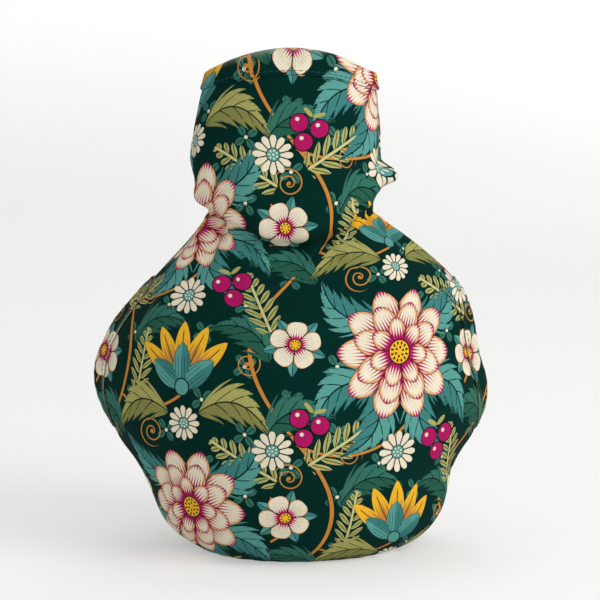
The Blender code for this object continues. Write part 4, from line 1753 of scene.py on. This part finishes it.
class CosySizes(bpy.types.PropertyGroup):
    """Sizes that a maker would change."""

    neck_folds: IntProperty(
        name="Neck folds", description="Small folds right round the gathered neck",
        default=44, min=8, max=90,
    )
    neck_fold_depth: length_setting(
        "Neck fold depth", "How deep the small neck folds are", 0.0007, 0.0, 0.002
    )
    hem_turn: length_setting("Hem turn", "Printed cloth turned in round the hem", 0.014, 0.004, 0.03)
    binding_width: length_setting(
        "Binding width", "Width of the strip folded round each side opening",
        BINDING_WIDTH * MM, 0.006, 0.014,
    )
    band_width: length_setting(
        "Band width", "Width of the band folded over the top rim", 0.010, 0.006, 0.014
    )
    stitch_length: length_setting("Stitch length", "Length of one topstitch", 0.0022, 0.001, 0.006)
    stitch_gap: length_setting("Stitch gap", "Cloth between two topstitches", 0.0008, 0.0002, 0.004)
    thread_radius: length_setting(
        "Thread radius", "Half the thickness of the sewing thread", 0.00022, 0.0001, 0.0006
    )
    repeat_width: length_setting("Repeat width", "Width of the print's repeat", 0.112, 0.05, 0.3)
    repeat_height: length_setting("Repeat height", "Height of the print's repeat", 0.164, 0.05, 0.4)
    weave_pitch: length_setting(
        "Weave pitch", "Distance over which the weave repeats", 0.0007, 0.0003, 0.003
    )


class CosyColours(bpy.types.PropertyGroup):
    """Colours of the print, the cloth's wrong side and the thread."""

    ground: colour_setting("Ground", "Ground of the print", 2, 36, 31)
    undergrowth: colour_setting("Undergrowth", "Shaded half of the darker leaves", 33, 79, 64)
    under_leaf: colour_setting("Under leaf", "Darker leaves behind the others", 45, 96, 83)
    leaf: colour_setting("Leaf", "Light half of a large leaf", 76, 135, 128)
    leaf_shade: colour_setting("Leaf shade", "Shaded half of a large leaf", 53, 110, 107)
    olive: colour_setting("Olive", "Leafy sprays and the light half of the olive leaves", 146, 144, 83)
    olive_shade: colour_setting("Olive shade", "Shaded half of the olive leaves", 117, 118, 66)
    olive_rim: colour_setting("Olive rim", "Edges and stems of the sprays", 176, 171, 117)
    petal: colour_setting("Petal", "Petals of the blossoms", 203, 194, 172)
    blush: colour_setting("Blush", "Warm middle of the large petals", 191, 138, 93)
    magenta: colour_setting("Magenta", "Petal tips and berries", 151, 20, 82)
    gold: colour_setting("Gold", "Flower centres and the bud", 208, 159, 40)
    stem: colour_setting("Stem", "Vine and stems", 169, 115, 50)
    line: colour_setting("Line", "Drawn outlines and veins", 5, 24, 23)
    wrong_side: colour_setting("Wrong side", "Inside of the cloth", 29, 57, 52)
    thread: colour_setting("Thread", "Sewing thread", 12, 40, 37)


def settings():
    return bpy.context.scene.tea_cosy_sizes


def colours():
    return bpy.context.scene.tea_cosy_colours


# --------------------------------------------------------------- the pieces, by operator
class Binding(NamedTuple):
    """A binding's node, the half it lies on, at which side line, and its print's shift in mm."""

    node: str
    half: int
    from_start: bool
    shift: tuple


BINDINGS = (
    Binding("spout_front_binding", 0, True, (1.4, -1.0)),
    Binding("handle_front_binding", 0, False, (-1.2, 1.1)),
    Binding("handle_back_binding", 1, True, (1.0, 1.6)),
    Binding("spout_back_binding", 1, False, (-1.5, -0.8)),
)
BAND_SHIFT = (0.8, -0.7)
BAND_CUT_LINE = 3.0  # the band's length is measured this far below the rim


def fitted(piece, node):
    """Attaches a finished piece to the root and hides the solid it stands in for."""
    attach(piece, "root")
    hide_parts(node)


def strip_width(shown):
    """Flat width of a strip that shows this much on each side once it is folded."""
    return 2 * shown + math.pi * FACE * MM


def binding_cut(widest):
    """A binding's flat size, and its area, which is less where it narrows."""
    widths = [strip_width(float(binding_leg(along, widest)) * MM) for along in binding_sections()]
    length = (OPENING_END - OPENING_START + 2 * BINDING_RUN_ON) * MM
    return (max(widths), length), float(np.mean(widths)) * length


class TEACOSY_OT_cloth(bpy.types.Operator):
    """Build the front and back of the cosy, gathered at the neck and turned in at the hem"""

    bl_idname = "tea_cosy.cloth"
    bl_label = "Cloth"
    bl_options = {"REGISTER", "UNDO"}

    def execute(self, context):
        for half in halves():
            piece = make_cloth(half, [finish("flowered_cotton"), finish("cloth_wrong_side")])
            fitted(piece, f"{half.name}_panel")
            width, length, area = cut_size(half)
        return {"FINISHED"}


class TEACOSY_OT_bindings(bpy.types.Operator):
    """Build the strips folded round the spout and handle openings"""

    bl_idname = "tea_cosy.bindings"
    bl_label = "Opening bindings"
    bl_options = {"REGISTER", "UNDO"}

    def execute(self, context):
        for binding in BINDINGS:
            half = halves()[binding.half]
            piece = make_binding(f"{binding.node}_cloth", half, binding.from_start,
                                 [finish("flowered_binding")], binding.shift)
            fitted(piece, binding.node)
            flat, area = binding_cut(half.widest(binding.from_start))
        return {"FINISHED"}


class TEACOSY_OT_rim_band(bpy.types.Operator):
    """Build the band folded over the rim of the ruff"""

    bl_idname = "tea_cosy.rim_band"
    bl_label = "Rim band"
    bl_options = {"REGISTER", "UNDO"}

    def execute(self, context):
        piece = make_band([finish("flowered_binding")], BAND_SHIFT)
        fitted(piece, "rim_band")
        round_it = sum(float(np.ptp(half.edges(LENGTH - BAND_CUT_LINE))) for half in halves()) * MM
        return {"FINISHED"}


class TEACOSY_OT_stitching(bpy.types.Operator):
    """Sew down the band and the bindings with rows of topstitching"""

    bl_idname = "tea_cosy.stitching"
    bl_label = "Topstitching"
    bl_options = {"REGISTER", "UNDO"}

    def execute(self, context):
        tree = stitch_tree(finish("sewing_thread"))
        lines = [binding_stitch_line(halves()[b.half], b.from_start) for b in BINDINGS]
        for piece in (
            make_stitches("binding_stitches", lines, False, tree),
            make_stitches("band_stitches", [band_stitch_line()], True, tree),
        ):
            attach(piece, "root")
        return {"FINISHED"}


# ------------------------------------------------------------------------------ stage
class Lamp(NamedTuple):
    """A soft lamp, its places in metres."""

    name: str
    place: tuple
    target: tuple
    width: float
    power: float
    tint: tuple


TARGET = (0.0046, 0.0, 0.1270)
LAMPS = (
    Lamp("key_lamp", (1.45, -1.1, 1.1), TARGET, 1.5, 27.0, (1.0, 0.99, 0.97)),
    Lamp("front_lamp", (0.5, -2.0, 0.4), (0.0046, 0.0, 0.08), 1.2, 9.0, (1.0, 0.99, 0.98)),
    Lamp("top_lamp", (0.2, 1.2, 2.3), TARGET, 1.4, 8.0, (1.0, 1.0, 1.0)),
    Lamp("backdrop_lamp", (1.5, 2.7, 0.9), (0.9, 3.5, 0.2), 0.5, 9.0, (1.0, 1.0, 1.0)),
)
AIR_LIGHT = 0.58
CAMERA_DISTANCE = 1.3
CAMERA_RISE = math.radians(6.0)
LENS = 151.2
SENSOR = 36.0
CLIP_NEAR, CLIP_FAR = 0.02, 20.0
FLOOR = -0.0003  # just under the hem
FLOOR_TURNS = 96
FLOOR_RISE_STEPS = 13
FLAT_RADII = (0.001, 0.3, 1.0)
CURVE_START = 2.2  # the radius where the floor starts to curve up
CURVE = 1.4  # the curve's own radius
WALL_HEIGHT = 2.4


def aim(obj, target):
    """Turns a lamp or camera to look at a point."""
    obj.rotation_euler = (Vector(target) - obj.location).to_track_quat("-Z", "Y").to_euler()


def make_floor():
    """A round floor that curves up into a wall far behind."""
    turns = np.linspace(0, 2 * math.pi, FLOOR_TURNS, endpoint=False)
    rise = np.linspace(0, math.pi / 2, FLOOR_RISE_STEPS)
    radii = np.concatenate([FLAT_RADII, CURVE_START + CURVE * np.sin(rise), [CURVE_START + CURVE]])
    heights = np.concatenate([[0.0] * len(FLAT_RADII), CURVE * (1 - np.cos(rise)), [WALL_HEIGHT]])
    points = [
        (radius * math.cos(turn), radius * math.sin(turn), height)
        for radius, height in zip(radii, heights + FLOOR) for turn in turns
    ]
    grid = np.arange(len(points)).reshape(len(radii), len(turns))
    faces = quads_of(np.column_stack([grid, grid[:, 0]]))[:, ::-1]
    mesh = bpy.data.meshes.new("studio_floor")
    mesh.from_pydata(points, [], [*faces.tolist(), grid[0].tolist()])
    mesh.shade_smooth()
    mesh.materials.append(finish("pale_floor"))
    place_object("studio_floor", mesh)


def make_air(scene):
    """An even light from all round."""
    world = bpy.data.worlds.new("studio_air")
    world.use_nodes = True
    feed_all(world.node_tree.nodes["Background"], Color=(1.0, 1.0, 1.0, 1.0), Strength=AIR_LIGHT)
    scene.world = world


def make_lamp(lamp):
    light = bpy.data.lights.new(lamp.name, "AREA")
    light.shape, light.size, light.energy, light.color = "DISK", lamp.width, lamp.power, lamp.tint
    obj = place_object(lamp.name, light)
    obj.location = lamp.place
    aim(obj, lamp.target)


def make_camera(scene):
    """A long lens, a little above the middle of the cosy."""
    camera_data = bpy.data.cameras.new("camera")
    camera_data.lens, camera_data.sensor_width = LENS, SENSOR
    camera_data.clip_start, camera_data.clip_end = CLIP_NEAR, CLIP_FAR
    camera = place_object("camera", camera_data)
    away = Vector((0.0, -math.cos(CAMERA_RISE), math.sin(CAMERA_RISE)))
    camera.location = Vector(TARGET) + CAMERA_DISTANCE * away
    aim(camera, TARGET)
    scene.camera = camera


class TEACOSY_OT_stage(bpy.types.Operator):
    """Set out the pale floor, the soft lamps and the camera"""

    bl_idname = "tea_cosy.stage"
    bl_label = "Stage"
    bl_options = {"REGISTER", "UNDO"}

    def execute(self, context):
        context.scene.view_settings.view_transform = "Standard"
        make_air(context.scene)
        make_floor()
        for lamp in LAMPS:
            make_lamp(lamp)
        make_camera(context.scene)
        return {"FINISHED"}


# --------------------------------------------------------------------- panel and main
OPERATORS = (
    TEACOSY_OT_cloth, TEACOSY_OT_bindings, TEACOSY_OT_rim_band, TEACOSY_OT_stitching, TEACOSY_OT_stage,
)


class TEACOSY_PT_panel(bpy.types.Panel):
    """The cosy's sizes and colours, and a button for each operator"""

    bl_idname = "TEACOSY_PT_panel"
    bl_label = "Gathered tea cosy"
    bl_space_type = "VIEW_3D"
    bl_region_type = "UI"
    bl_category = "Tea cosy"

    def draw(self, context):
        for title, group_of in (("Sizes", settings()), ("Colours", colours())):
            box = self.layout.box()
            box.label(text=title)
            for name in group_of.__annotations__:
                box.prop(group_of, name)
        for operator in OPERATORS:
            self.layout.operator(operator.bl_idname)


CLASSES = (CosySizes, CosyColours, *OPERATORS, TEACOSY_PT_panel)


def register():
    for cls in CLASSES:
        bpy.utils.register_class(cls)
    bpy.types.Scene.tea_cosy_sizes = PointerProperty(type=CosySizes)
    bpy.types.Scene.tea_cosy_colours = PointerProperty(type=CosyColours)


def unregister():
    del bpy.types.Scene.tea_cosy_colours
    del bpy.types.Scene.tea_cosy_sizes
    for cls in reversed(CLASSES):
        bpy.utils.unregister_class(cls)


def main():
    register()
    for operator in OPERATORS:
        group_name, name = operator.bl_idname.split(".")
        getattr(getattr(bpy.ops, group_name), name)()


if __name__ == "__main__":
    main()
================
Write out exactly, please, the lines beginning at the start of the material and ending with the line that holds "the print, the", both included.

FINISHED ANSWER:
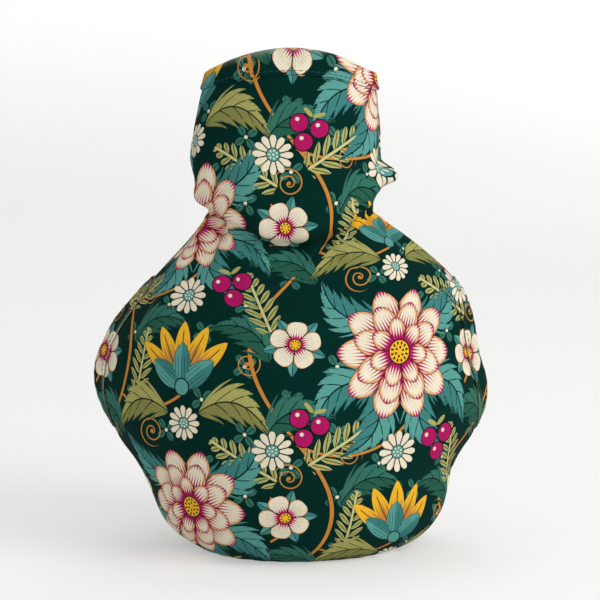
The Blender code for this object continues. Write part 4, from line 1753 of scene.py on. This part finishes it.
class CosySizes(bpy.types.PropertyGroup):
    """Sizes that a maker would change."""

    neck_folds: IntProperty(
        name="Neck folds", description="Small folds right round the gathered neck",
        default=44, min=8, max=90,
    )
    neck_fold_depth: length_setting(
        "Neck fold depth", "How deep the small neck folds are", 0.0007, 0.0, 0.002
    )
    hem_turn: length_setting("Hem turn", "Printed cloth turned in round the hem", 0.014, 0.004, 0.03)
    binding_width: length_setting(
        "Binding width", "Width of the strip folded round each side opening",
        BINDING_WIDTH * MM, 0.006, 0.014,
    )
    band_width: length_setting(
        "Band width", "Width of the band folded over the top rim", 0.010, 0.006, 0.014
    )
    stitch_length: length_setting("Stitch length", "Length of one topstitch", 0.0022, 0.001, 0.006)
    stitch_gap: length_setting("Stitch gap", "Cloth between two topstitches", 0.0008, 0.0002, 0.004)
    thread_radius: length_setting(
        "Thread radius", "Half the thickness of the sewing thread", 0.00022, 0.0001, 0.0006
    )
    repeat_width: length_setting("Repeat width", "Width of the print's repeat", 0.112, 0.05, 0.3)
    repeat_height: length_setting("Repeat height", "Height of the print's repeat", 0.164, 0.05, 0.4)
    weave_pitch: length_setting(
        "Weave pitch", "Distance over which the weave repeats", 0.0007, 0.0003, 0.003
    )


class CosyColours(bpy.types.PropertyGroup):
    """Colours of the print, the cloth's wrong side and the thread."""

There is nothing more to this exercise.